With Nino Sonzogno, 1964 - Ph. Erio Piccagliani
1965
In Salzburg he staged the memorable edition of Mozart's The Abduction from the Seraglio, where the young conductor Zubin Mehta was first revealed.
1968-1971
In the year of the student protest, he resigned from the Piccolo Teatro and moved to Rome, where he founded the Gruppo Teatro e Azione, with which he staged Peter Weiss's Cantata di un mostro lusitano (March 1969) at the Teatro Quirino. In December 1971 he inaugurated the new La Scala season with Giuseppe Verdi's Simon Boccanegra (conductor Claudio Abbado).
With Claudio Abbado, 1971 - Ph. Erio Piccagliani
1972-1973
Paolo Grassi was appointed superintendent of the Teatro alla Scala (1972). Strehler returned to Piccolo Teatro as sole director. In March 1973 he staged Le nozze di Figaro (conductor Georg Solti) at the Opéra royal de Versailles. In the same year in Salzburg, at Das Spiel der Mächtigen (the German version of The Mighty Game), he met actress Andrea Jonasson, whom he married in Milan in 1981.
With Andrea Jonasson, Antonio Ghiringhelli, 1971 - Ph. Erio Piccagliani
1982-1984
In 1982 he received the Légion d'honneur from President François Mitterrand. In 1983 he was appointed director of the Théâtre de l'Europe, housed at the Théâtre national de l'Odéon in Paris. In September he took over a vacant seat in the European Parliament in the ranks of the Socialist Party, with which he had run in the 1979 elections. His engagement would end in June of the following year.
With Lorin Maazel, 1980 - Ph. Lelli and Masotti
1986-1987
The 19th-century Teatro Fossati in Milan was restored and transformed into the more modern Piccolo Teatro Studio.
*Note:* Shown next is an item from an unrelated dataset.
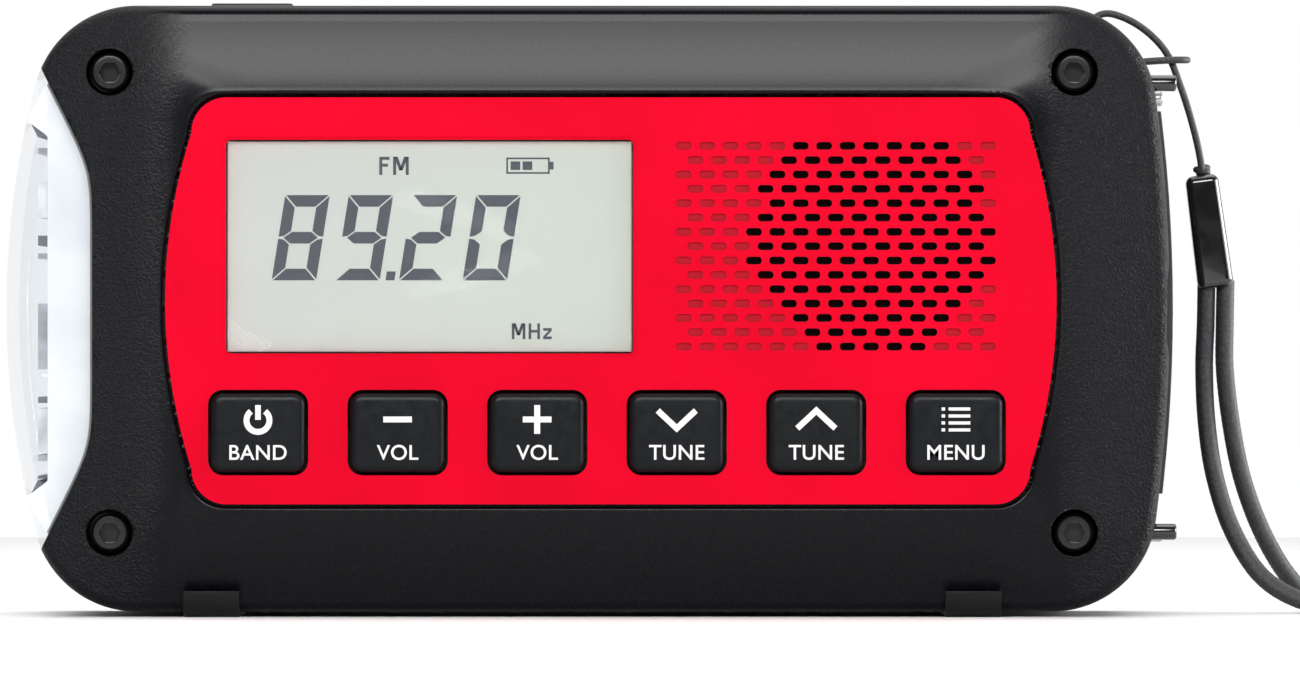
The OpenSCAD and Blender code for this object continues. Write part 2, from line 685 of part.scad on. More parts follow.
// Involute teeth, thinned by a backlash share, with the middle of one tooth at the angle phase
function flank(z, rho, rb) = let (t = sqrt(max(0, pow(rho / rb, 2) - 1)))
    90 / z * 0.86 + (tan(20) * 180 / PI - 20) - (t * 180 / PI - atan(t));
function gear_pts(z, phase) = let (
        r = gear_m * z / 2, rb = r * cos(20), ra = r + 0.75 * gear_m, rf = r - 1.05 * gear_m,
        up = [for (i = [0 : 4]) let (rho = max(rb, rf) + (ra - max(rb, rf)) * i / 4) [rho, flank(z, rho, rb)]])
    [for (k = [0 : z - 1]) let (c = phase + 360 * k / z) each concat(
        [rf * [cos(c - up[0][1] - 0.3), sin(c - up[0][1] - 0.3)]],
        [for (i = [0 : 4]) up[i][0] * [cos(c - up[i][1]), sin(c - up[i][1])]],
        [for (i = [4 : -1 : 0]) up[i][0] * [cos(c + up[i][1]), sin(c + up[i][1])]],
        [rf * [cos(c + up[0][1] + 0.3), sin(c + up[0][1] + 0.3)]])];
module gear(c, y, z, phase) {
    plate_y(y) translate(c) polygon(gear_pts(z, phase));
}
module drive_gear() {
    color("#e4e2da") difference() {
        gear([crank_x, crank_z], gear_y, teeth[0], idler_a);
        rod_y(crank_x, [0, rear_y], crank_z, shaft_d / 2);
    }
}
module idler_gear() {
    color("#e4e2da") difference() {
        union() {
            gear(idler, [idler_y[1], gear_y[1]], teeth[1], idler_a + 180 + 180 / teeth[1]);
            gear(idler, idler_y, teeth[2], 180);
        }
        rod_y(idler[0], [frame_y[1], rear_y], idler[1], 1 + running_fit);
    }
}
module gearbox_frame() {
    legs = [[crank_x - 18, crank_z + 13], [crank_x - 18, crank_z - 10], [crank_x + 21, crank_z - 5],
        [crank_x + 6, crank_z + 26]];
    color("#a9adb1") difference() {
        union() {
            plate_y(frame_y) polygon([legs[1] + [-3, -3], legs[2] + [3, -3], legs[2] + [3, 14],
                legs[3] + [14, 1], legs[3] + [-3, 3], legs[0] + [-3, 3]]);
            for (p = legs) rod_y(p[0], [frame_y[1] - 0.2, floor_back], p[1], 2);
            rod_y(idler[0], [frame_y[1] - 0.2, floor_back], idler[1], 1);
        }
        rod_y(rotor[0], [frame_y[0] - 1, frame_y[1] + 1], rotor[1], 1 + running_fit);
    }
}
module generator_rotor() {
    color("#6a6d72") {
        rod_y(rotor[0], [frame_y[0] - 9.4, frame_y[0] - 1.4], rotor[1], 7);
        rod_y(rotor[0], [frame_y[0] - 9.4, gear_y[0] - 1], rotor[1], 1);
        gear(rotor, idler_y, teeth[3], 180 / teeth[3]);
    }
}
module generator_can() {
    color("#b5b8bb") difference() {
        rod_y(rotor[0], [frame_y[0] - 11, frame_y[0]], rotor[1], 13.5);
        rod_y(rotor[0], [frame_y[0] - 9.8, frame_y[0] + 1], rotor[1], 12.4);
    }
}
module generator_coil() {
    color("#b5682c") difference() {
        rod_y(rotor[0], [frame_y[0] - 8.8, frame_y[0] - 1.8], rotor[1], 12.4);
        rod_y(rotor[0], [frame_y[0] - 10, frame_y[0]], rotor[1], 7.8);
    }
}

// Antenna: a turret that swivels in the ledge, a hinge and four telescopic stages
turret_z = ledge_z + gap;
mast_x = turret_x + 5;
tube_wall = 0.45;
tube_d = [for (i = [0 : 3]) mast_d - i * (2 * tube_wall + 2 * running_fit)];
module antenna_turret() {
    color("#1f2124") difference() {
        union() {
            rod_z(turret_x, mast_y, [turret_z, turret_z + 2], 4.2);
            rod_z(turret_x, mast_y, [stem_bottom + 0.4, turret_z], 2);
            for (s = [-1, 1]) intersection() {
                rod_z(turret_x, mast_y, [turret_z + 1, mast_z + 2.2], 4.2);
                slab([turret_x - 2.4, turret_x + 2.4], [mast_y + min(s * 1.6, s * 4.2), mast_y + max(s * 1.6, s * 4.2)],
                    [turret_z, mast_z + 2.2]);
            }
        }
        rod_y(turret_x, [mast_y - 5, mast_y + 5], mast_z, 0.75);
    }
}
module antenna_hinge_pin() {
    color("#c4c7ca") rod_y(turret_x, [mast_y - 3.4, mast_y + 3.4], mast_z, 0.75);
}
// One stage: a tube from x0 to x1, hollow where the next stage slides in it
module stage(i, x0, x1) {
    difference() {
        rod_x([x0, x1], mast_y, mast_z, tube_d[i] / 2);
        rod_x([x0 + 1.5, x1 + 1], mast_y, mast_z, tube_d[i] / 2 - tube_wall);
    }
}
module antenna_mast() {
    color("#d4d7da") difference() {
        union() {
            stage(0, mast_x, mast_x + mast_l);
            slab([turret_x, mast_x + 0.5], [mast_y - 1.3, mast_y + 1.3], [mast_z - 1.8, mast_z + 1.8]);
            rod_y(turret_x, [mast_y - 1.3, mast_y + 1.3], mast_z, 1.8);
        }
        rod_y(turret_x, [mast_y - 3, mast_y + 3], mast_z, 0.75 + running_fit);
    }
}
module antenna_tube_2() { color("#d4d7da") stage(1, mast_x + 3, mast_x + mast_l + 1); }
module antenna_tube_3() { color("#d4d7da") stage(2, mast_x + 5.5, mast_x + mast_l + 2); }
module antenna_tip() {
    color("#d4d7da") {
        rod_x([mast_x + 8, mast_x + mast_l + 3], mast_y, mast_z, tube_d[3] / 2);
        rod_x([mast_x + mast_l + 3, mast_x + mast_l + 7], mast_y, mast_z, mast_d / 2 - 0.2);
    }
}
ferrite_z = board_top - 1;
ferrite_y = board_y + board_t + 5;
module ferrite_rod() {
    color("#3a3c40") {
        rod_x([crank_x - 20, crank_x + 36], ferrite_y, ferrite_z, 3);
        for (x = [crank_x - 14, crank_x + 20])
            slab([x, x + 3], [board_y + board_t, ferrite_y], [ferrite_z - 3.5, ferrite_z + 1]);
    }
}
module ferrite_coil() {
    color("#b5682c") difference() {
        rod_x([crank_x - 4, crank_x + 10], ferrite_y, ferrite_z, 3.6);
        rod_x([crank_x - 5, crank_x + 11], ferrite_y, ferrite_z, 3);
    }
}

// Sockets on their upright board, with their mouths flush with the bezel
socket_x = bay_x - 0.2;
port_board_x = socket_x - 13.4;
usb_a = [12.5, 4.6];
usb_a_z = cover_z - 3;
usb_c_z = cover_z + 9.5;
jack_z = cover_z - 13.5;
socket_y = (bay_y[0] + bay_y[1]) / 2 - 0.5;
module shell_of(x, y, z, w, h, t) {
    difference() {
        slab(x, [y - h / 2 - t, y + h / 2 + t], [z - w / 2 - t, z + w / 2 + t]);
        slab([x[0] + 2, x[1] + 1], [y - h / 2, y + h / 2], [z - w / 2, z + w / 2]);
    }
}
module port_board() {
    color("#1f5d3a") slab([port_board_x - 1.4, port_board_x], [socket_y - 6, socket_y + 9],
        [cover_z - bay_h / 2, cover_z + bay_h / 2 + 1]);
}
module usb_c_socket() {
    color("#c9ccd0") {
        shell_of([port_board_x, socket_x], socket_y, usb_c_z, 8.4, 2.6, 0.35);
        slab([port_board_x + 1, socket_x - 0.8], [socket_y - 0.35, socket_y + 0.35], [usb_c_z - 3.3, usb_c_z + 3.3]);
    }
}
module usb_a_socket() {
    color("#c9ccd0") shell_of([port_board_x, socket_x], socket_y, usb_a_z, usb_a[0], usb_a[1], 0.4);
}
module audio_jack() {
    color("#1a1b1d") difference() {
        rod_x([port_board_x, socket_x], socket_y, jack_z, 3);
        rod_x([port_board_x + 2, socket_x + 1], socket_y, jack_z, 1.75);
    }
}
module port_bezel() {
    x = [socket_x - bezel_t, socket_x];
    color("#17181a") difference() {
        slab(x, [bay_y[0] - 2, bay_y[1] + 2], [cover_z - bay_h / 2 - 2, cover_z + bay_h / 2 + 2]);
        slab([0, far], [socket_y - 1.65, socket_y + 1.65], [usb_c_z - 4.55, usb_c_z + 4.55]);
        slab([0, far], [socket_y - usb_a[1] / 2 - 0.4, socket_y + usb_a[1] / 2 + 0.4],
            [usb_a_z - usb_a[0] / 2 - 0.4, usb_a_z + usb_a[0] / 2 + 0.4]);
        rod_x([0, far], socket_y, jack_z, 3);
    }
}
module port_cover() {
    z = [cover_z - cover_h / 2, cover_z + cover_h / 2];
    hz = [cover_z - hinge_h / 2, cover_z + hinge_h / 2];
    color("#222427") difference() {
        union() {
            intersection() {
                slab([bay_x, half_w + 2], [cover_front, cover_y - knuckle_r - gap], z);
                difference() {
                    bowed_block(0.5, z);
                    bowed_block(-1.3, z);
                }
            }
            rod_z(cover_x, cover_y, hz, knuckle_r);
            slab([cover_x - 0.9, cover_x + 0.9], [cover_y - knuckle_r - gap - 0.5, cover_y], hz);
        }
        rod_z(cover_x, cover_y, [0, top_z], pin_d / 2 + running_fit);
    }
}
module port_cover_pin() {
    color("#c4c7ca") rod_z(cover_x, cover_y, [cover_z - hinge_h / 2 - 3, cover_z + hinge_h / 2 + 3], pin_d / 2);
}
module end_posts() { color("#0d0e10") posts(); }
module rubber_feet() {
    color("#1d1e20") intersection() {
        body_form(-foot_h);
        foot_band();
    }
}

// Strap: the thin cord runs round the corner bar and back through its own bight
thin_half = [[80, 8.4, 56.4], [79.6, 8.4, 60], [78.4, 8.4, 65], [76.9, 8.4, 69.6], [75.5, 8.4, 73],
    [73.4, 8.4, 75.6], [70.6, 8.3, 77.6], [67.6, 8.2, 78.6], [65.6, 8, 77.8], [64.9, 7.8, 75.8], [65, 7.5, 73.9],
    [66, 7.3, 72.6], [68, 7.2, 72.2], [71, 7.2, 72.2], [74.2, 7.2, 72.4], [76.4, 7.4, 72.5], [77.6, 8, 72.5]];
thin_route = concat(thin_half, [[78, 9, 72.5]],
    [for (i = [len(thin_half) - 1 : -1 : 0]) [thin_half[i][0], 18 - thin_half[i][1], thin_half[i][2]]]);
loop_route = [[80.5, 9, 43.6], [80.4, 9, 38], [80.2, 9, 32], [80.5, 8.5, 25], [81.5, 7.3, 18], [83.7, 5.7, 11],
    [87.4, 3.8, 5], [92.5, 1.8, 1.8], [98, 1.2, 1.2], [104, 3, 1.2], [109, 8, 1.2], [112, 16, 1.2],
    [113.8, 26, 1.2], [114.5, 38, 1.2], [114, 50, 1.2], [111.5, 59.5, 1.2], [106.5, 64.9, 1.2], [101.5, 62.9, 1.2],
    [98.9, 55, 1.2], [98.2, 45, 1.2], [98.2, 35, 1.2], [97.9, 26, 1.2], [96.4, 18, 1.2], [93.6, 12.4, 2.4],
    [90.4, 10.2, 6], [87.4, 9.4, 11.5], [85.1, 9.1, 18], [83.7, 9, 25], [82.9, 9, 32], [82.9, 9, 38], [83, 9, 43.6]];
function tangent(p, i) = unit(p[min(i + 1, len(p) - 1)] - p[max(i - 1, 0)]);
function carried(p, i, n) = i >= len(p) ? [] :
    let (t = tangent(p, i), m = unit(n - (n * t) * t)) concat([m], carried(p, i + 1, m));
// A closed tube of eight sides along the points p
module tube(p, r) {
    sides = 8;
    normals = carried(p, 0, [0.1, 1, 0.2]);
    rings = len(p);
    points = [for (i = [0 : rings - 1]) let (n = normals[i], b = cross(tangent(p, i), n))
        for (k = [0 : sides - 1]) p[i] + r * (cos(360 * k / sides) * n + sin(360 * k / sides) * b)];
    walls = [for (i = [0 : rings - 2]) for (k = [0 : sides - 1]) let (j = (k + 1) % sides)
        [i * sides + k, (i + 1) * sides + k, (i + 1) * sides + j, i * sides + j]];
    ends = [[for (k = [0 : sides - 1]) k], [for (k = [sides - 1 : -1 : 0]) (rings - 1) * sides + k]];
    polyhedron(points, concat(walls, ends), convexity = 8);
}
module strap_thin_cord() { color("#0e0f11") tube(thin_route, thin_d / 2); }
module strap_loop() { color("#15171a") tube(loop_route, loop_d / 2); }
module strap_ferrule() {
    color("#1a1b1d") translate([80.8, 9, 50]) rotate([0, -7.5, 0]) cube([4.9, 5, 14.6], center = true);
}

front_shell();
rear_shell();
shell_seal();
faceplate();
lcd_window();
lcd_module();
main_board();
tact_switches();
key_band();
key_volume_down();
key_volume_up();
key_tune_down();
key_tune_up();
key_menu();
grille_cloth();
speaker_frame();
speaker_cone();
speaker_magnet();
housing_screws();
solar_cover();
solar_cells();
lamp_lens();
lamp_reflector();
lamp_board();
lamp_leds();
lamp_button();
button_board();
battery_cell();
battery_holder();
crank_well();
crank_bush();
crank_hub();
drive_gear();
crank_arm_pin();
crank_arm();
crank_knob();
gearbox_frame();
idler_gear();
generator_rotor();
generator_can();
generator_coil();
antenna_turret();
antenna_hinge_pin();
antenna_mast();
antenna_tube_2();
antenna_tube_3();
antenna_tip();
ferrite_rod();
ferrite_coil();
port_board();
usb_c_socket();
usb_a_socket();
audio_jack();
port_bezel();
port_cover();
port_cover_pin();
end_posts();
rubber_feet();
strap_thin_cord();
strap_ferrule();
strap_loop();
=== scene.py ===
import json
import math
import bmesh
import bpy
import numpy as np
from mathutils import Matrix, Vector


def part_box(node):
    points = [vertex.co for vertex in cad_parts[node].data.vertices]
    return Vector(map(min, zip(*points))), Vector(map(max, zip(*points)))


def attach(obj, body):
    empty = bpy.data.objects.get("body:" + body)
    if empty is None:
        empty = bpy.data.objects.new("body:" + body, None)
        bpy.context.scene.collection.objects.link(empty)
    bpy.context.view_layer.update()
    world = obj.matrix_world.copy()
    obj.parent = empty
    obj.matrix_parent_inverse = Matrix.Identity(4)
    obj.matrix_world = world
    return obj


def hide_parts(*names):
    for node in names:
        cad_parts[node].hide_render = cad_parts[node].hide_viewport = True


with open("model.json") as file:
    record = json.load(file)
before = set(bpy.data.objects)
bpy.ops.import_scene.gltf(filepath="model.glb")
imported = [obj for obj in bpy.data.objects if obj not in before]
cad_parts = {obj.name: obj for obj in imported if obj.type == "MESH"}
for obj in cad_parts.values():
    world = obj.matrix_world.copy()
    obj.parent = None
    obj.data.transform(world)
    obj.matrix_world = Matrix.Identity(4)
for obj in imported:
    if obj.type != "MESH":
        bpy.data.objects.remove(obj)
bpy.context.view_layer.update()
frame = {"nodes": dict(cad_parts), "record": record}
nodes = frame["nodes"]
MM = 0.001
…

In 1987 a theater school ws opened within the Piccolo Teatro. In the same year, having left the Socialist Party, the director was elected to the Senate of the Republic as an independent on the Communist Party lists.
1997
On the occasion of the Piccolo's 50th anniversary, he staged a new edition of Goldoni's Harlequin and began rehearsals for Mozart's Così fan tutte. On the night of Deember 25 he died of a heart attack at his home in Lugano.